Image Labeling Pipelines for Manufacturing Quality Inspection AI
A practical guide to building image labeling pipelines for manufacturing quality inspection — comparing bounding box, segmentation, and classification strategies for defect detection, surface analysis, and assembly verification.
Manufacturers lose an estimated 15-20% of revenue to quality-related costs according to the American Society for Quality. AI-powered visual inspection can reduce defect escape rates by 90% compared to manual inspection — but the gap between a promising demo and a production-ready inspection system is almost always a data labeling problem.
Computer vision models for quality inspection need precisely labeled training images. A scratch detection model that was trained on loosely-drawn bounding boxes will produce loose, unreliable detections in production. A surface defect classifier trained on inconsistent categories will generate inconsistent classifications. The labeling pipeline determines the ceiling of what the model can achieve.
This guide covers how to design and build image labeling pipelines for three core manufacturing inspection use cases: defect detection, surface analysis, and assembly verification.
Labeling Strategy Comparison
The first architectural decision in any vision-based inspection pipeline is the labeling strategy. Each strategy captures different information and suits different inspection tasks.
| Strategy | What It Captures | Best For | Annotation Time per Image | Model Output |
|---|---|---|---|---|
| Image classification | Whole-image category (pass/fail, defect type) | Go/no-go sorting, batch quality assessment | 2-5 seconds | Category label + confidence score |
| Bounding box | Location and rough extent of defects | Defect counting, defect localization, multi-defect images | 10-30 seconds | Rectangles with class labels |
| Semantic segmentation | Pixel-level defect boundaries | Surface area measurement, defect severity grading | 2-5 minutes | Pixel mask per class |
| Instance segmentation | Individual defect instances at pixel level | Counting overlapping defects, per-defect measurements | 3-8 minutes | Per-instance pixel masks |
| Keypoint annotation | Specific feature points | Assembly alignment, component positioning | 15-45 seconds | Named coordinate pairs |
Mapping Strategy to Use Case
Choosing the wrong labeling strategy wastes annotation effort and limits model capability.

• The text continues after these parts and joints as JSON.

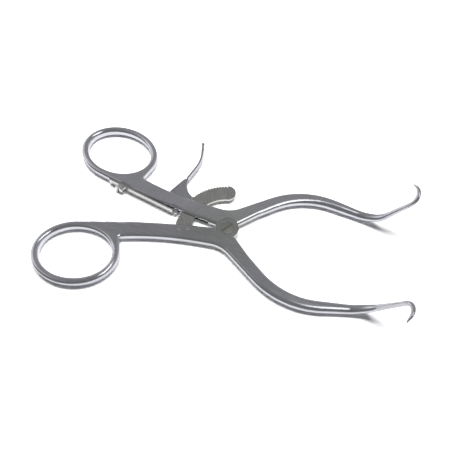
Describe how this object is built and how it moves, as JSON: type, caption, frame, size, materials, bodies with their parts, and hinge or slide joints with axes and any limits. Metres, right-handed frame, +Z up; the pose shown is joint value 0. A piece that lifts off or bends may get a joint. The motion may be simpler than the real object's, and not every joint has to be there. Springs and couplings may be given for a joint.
{
  "type": "self-retaining retractor",
  "caption": "Self-retaining surgical retractor: pivoted arms with finger rings, a toothed locking arc, a sprung release lever and slim jaws rising to outward hooks.",
  "frame": {"origin": "on the pivot axis, on the flat underside that the instrument lies on", "axes": "+X to the hooked points, +Y to the arm with the release lever, +Z up, the way the hooks rise"},
  "size_m": [0.1819, 0.1001, 0.0297],
  "materials": {
    "satin_steel": "satin",
    "grained_steel": "satin",
    "polished_steel": "polished"
  },
  "bodies": {
    "near_side": {"near_arm": "satin_steel", "ratchet_bar": "grained_steel", "ratchet_pins": "satin_steel"},
    "far_side": {"far_arm": "satin_steel", "pivot_screw": "satin_steel", "lever_pin": "satin_steel", "leaf_spring": "polished_steel", "spring_screw": "polished_steel"},
    "lever": {"release_lever": "grained_steel"}
  },
  "joints": [
    {"name": "arm_pivot", "type": "hinge", "parent": "near_side", "child": "far_side", "pos_m": [0, 0, 0.0026], "axis": [0, 0, 1], "range_deg": [-30, 13]},
    {"name": "release_pivot", "type": "hinge", "parent": "far_side", "child": "lever", "pos_m": [-0.0275, 0.0089, 0.0026], "axis": [0, 0, 1], "range_deg": [0, 8], "stiffness_Nm_per_rad": 0.05, "springref_deg": -34.38}
  ]
}
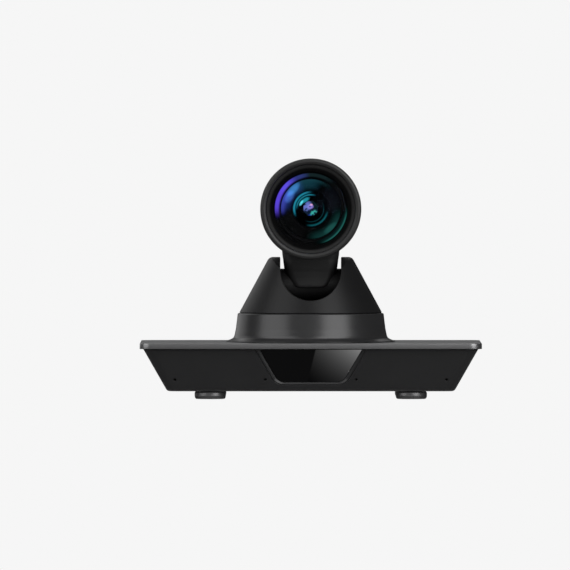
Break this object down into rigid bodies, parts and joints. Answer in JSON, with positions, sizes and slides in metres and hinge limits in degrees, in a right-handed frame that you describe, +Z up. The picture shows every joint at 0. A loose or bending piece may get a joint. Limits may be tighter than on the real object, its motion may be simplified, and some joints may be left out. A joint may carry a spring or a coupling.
{
  "type": "ptz camera",
  "caption": "Pan-tilt-zoom conference camera: round lens head on a neck in a cone-shaped fork, turning on a wide low base.",
  "frame": {"origin": "on the surface the feet stand on, under the pan axis", "axes": "+X to the right seen from the front, the lens looks along -Y at rest, +Z up"},
  "size_m": [0.24, 0.144, 0.1689],
  "materials": {
    "housing_plastic": "fine matte texture",
    "plate_metal": "dark satin, fine brushed",
    "bezel_plastic": "satin bevel",
    "window_gloss": "high gloss, infrared-pass",
    "dark_component": "moulded",
    "led_lens": "tinted clear",
    "circuit_board": "solder mask",
    "foot_rubber": "smooth grey, satin",
    "brass_insert": "turned",
    "dial_plastic": "moulded",
    "panel_metal": "powder coat",
    "port_steel": "plated shell",
    "terminal_plastic": "moulded",
    "rocker_plastic": "moulded",
    "collar_satin": "satin sheen",
    "drive_aluminium": "machined",
    "anodised_black": "black anodised",
    "bearing_steel": "ground",
    "motor_steel": "drawn can",
    "pulley_brass": "turned",
    "belt_rubber": "toothed",
    "pulley_plastic": "moulded",
    "yoke_plastic": "fine matte texture",
    "bracket_steel": "pressed sheet",
    "head_plastic": "fine matte texture",
    "ring_plastic": "satin",
    "baffle_plastic": "fine concentric steps",
    "lens_glass": "blue-green coated",
    "barrel_plastic": "anti-reflection black",
    "iris_black": "matte black"
  },
  "bodies": {
    "base": {"base_housing": "housing_plastic", "top_plate": "plate_metal", "ir_window_bezel": "bezel_plastic", "ir_window": "window_gloss", "ir_receiver": "dark_component", "status_led": "led_lens", "mic_board": "circuit_board", "main_board": "circuit_board", "foot_1": "foot_rubber", "foot_2": "foot_rubber", "foot_3": "foot_rubber", "foot_4": "foot_rubber", "tripod_insert": "brass_insert", "address_switch": "dark_component", "rear_panel": "panel_metal", "lan_port": "port_steel", "hdmi_port": "port_steel", "usb_port": "port_steel", "serial_port": "dark_component", "audio_jack": "dark_component", "dc_jack": "dark_component", "terminal_block": "terminal_plastic", "switch_frame": "dark_component", "pan_collar": "collar_satin", "pan_post": "drive_aluminium", "pan_bearing_lower": "bearing_steel", "pan_bearing_upper": "bearing_steel", "pan_motor": "motor_steel", "pan_belt": "belt_rubber"},
    "rocker": {"power_rocker": "rocker_plastic"},
    "dial": {"address_dial": "dial_plastic"},
    "pan_drive_pulley": {"pan_motor_pulley": "pulley_brass"},
    "yoke": {"yoke_shell": "yoke_plastic", "turntable": "anodised_black", "pan_pulley": "pulley_plastic", "upright_left": "bracket_steel", "upright_right": "bracket_steel", "tilt_bearing_left": "bearing_steel", "tilt_bearing_right": "bearing_steel", "tilt_motor": "motor_steel", "tilt_belt": "belt_rubber"},
    "tilt_drive_pulley": {"tilt_motor_pulley": "pulley_brass"},
    "head": {"neck_housing": "head_plastic", "head_barrel": "head_plastic", "head_rear_cover": "head_plastic", "lens_ring": "ring_plastic", "baffle_ring": "baffle_plastic", "front_element": "lens_glass", "lens_barrel": "barrel_plastic", "lens_retainer": "barrel_plastic", "second_element": "lens_glass", "iris_plate": "iris_black", "sensor_board": "circuit_board", "tilt_shaft_left": "bearing_steel", "tilt_shaft_right": "bearing_steel", "tilt_pulley": "pulley_plastic"},
    "zoom_group": {"zoom_cell": "barrel_plastic", "zoom_lens": "lens_glass"},
    "focus": {"focus_group": "barrel_plastic"}
  },
  "joints": [
    {"name": "pan", "type": "hinge", "parent": "base", "child": "yoke", "pos_m": [0, 0, 0.0598], "axis": [0, 0, 1], "range_deg": [-170, 170]},
    {"name": "tilt", "type": "hinge", "parent": "yoke", "child": "head", "pos_m": [0, 0, 0.08], "axis": [-1, 0, 0], "range_deg": [-30, 30]},
    {"name": "pan_drive", "type": "hinge", "parent": "base", "child": "pan_drive_pulley", "pos_m": [-0.032, 0, 0.0476], "axis": [0, 0, 1], "range_deg": [-681, 681]},
    {"name": "tilt_drive", "type": "hinge", "parent": "yoke", "child": "tilt_drive_pulley", "pos_m": [-0.0282, 0.0248, 0.0695], "axis": [-1, 0, 0], "range_deg": [-76, 76]},
    {"name": "zoom", "type": "slide", "parent": "head", "child": "zoom_group", "axis": [0, 1, 0], "range_m": [-0.0045, 0.02]},
    {"name": "focus_slide", "type": "slide", "parent": "head", "child": "focus", "axis": [0, 1, 0], "range_m": [-0.003, 0.006]},
    {"name": "power_switch", "type": "hinge", "parent": "base", "child": "rocker", "pos_m": [0.066, 0.053, 0.0224], "axis": [1, 0, 0], "range_deg": [0, 16]},
    {"name": "address_select", "type": "hinge", "parent": "base", "child": "dial", "pos_m": [0.045, -0.025, 0.008], "axis": [0, 0, 1], "continuous": true}
  ],
  "couplings": [
    {"joint": "pan_drive", "follows": "pan", "ratio": 4},
    {"joint": "tilt_drive", "follows": "tilt", "ratio": 2.5}
  ]
}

Here is how each manufacturing use case maps to the appropriate strategy:
| Inspection Use Case | Recommended Strategy | Why |
|---|---|---|
| Weld defect detection | Bounding box or instance segmentation | Need to locate individual defects; segmentation adds severity measurement via defect area |
| Surface scratch detection | Semantic segmentation | Scratches are irregular shapes; bounding boxes include too much non-defect area, inflating false positive regions |
| PCB solder joint inspection | Bounding box + classification | Each joint needs localization (bounding box) plus quality grade (classification: good, cold, bridged, insufficient) |
| Assembly completeness check | Keypoint annotation or bounding box | Verify presence and position of components at expected locations |
| Paint/coating uniformity | Semantic segmentation | Defects like orange peel, runs, or thin spots need area-based measurement for severity grading |
| Dimensional tolerance | Keypoint annotation | Measure distances between reference points to verify dimensional compliance |
| Packaging integrity | Image classification | Binary pass/fail on seal integrity, label placement, or fill level |
Building the Image Labeling Pipeline
A production labeling pipeline for manufacturing inspection involves more than drawing boxes on images. It requires ingestion, preprocessing, annotation, quality assurance, and version-controlled export.
Stage 1: Image Ingestion and Preprocessing
Manufacturing inspection images come from line-scan cameras, area-scan cameras, microscopes, X-ray systems, and smartphone-based capture. Each source has different resolution, color space, and metadata characteristics.
| Image Source | Typical Resolution | Preprocessing Needed |
|---|---|---|
| Line-scan camera | 4K-16K pixels wide, variable height | Stitching line segments into complete part images |
| Area-scan camera (fixed mount) | 2-12 MP | Consistent crop to region of interest, exposure normalization |
| Microscope / macro lens | 5-20 MP | Focus stacking, scale calibration annotation |
| X-ray / CT | 1-4 MP, 16-bit grayscale | Window/level adjustment, format conversion to 8-bit for annotation |
| Smartphone (field capture) | 12-48 MP | Resize, color normalization, orientation correction |
Preprocessing consistency is critical. If training images have variable exposure, crop regions, or orientations, the model learns to detect lighting variations rather than defects. Standardize preprocessing before annotation begins.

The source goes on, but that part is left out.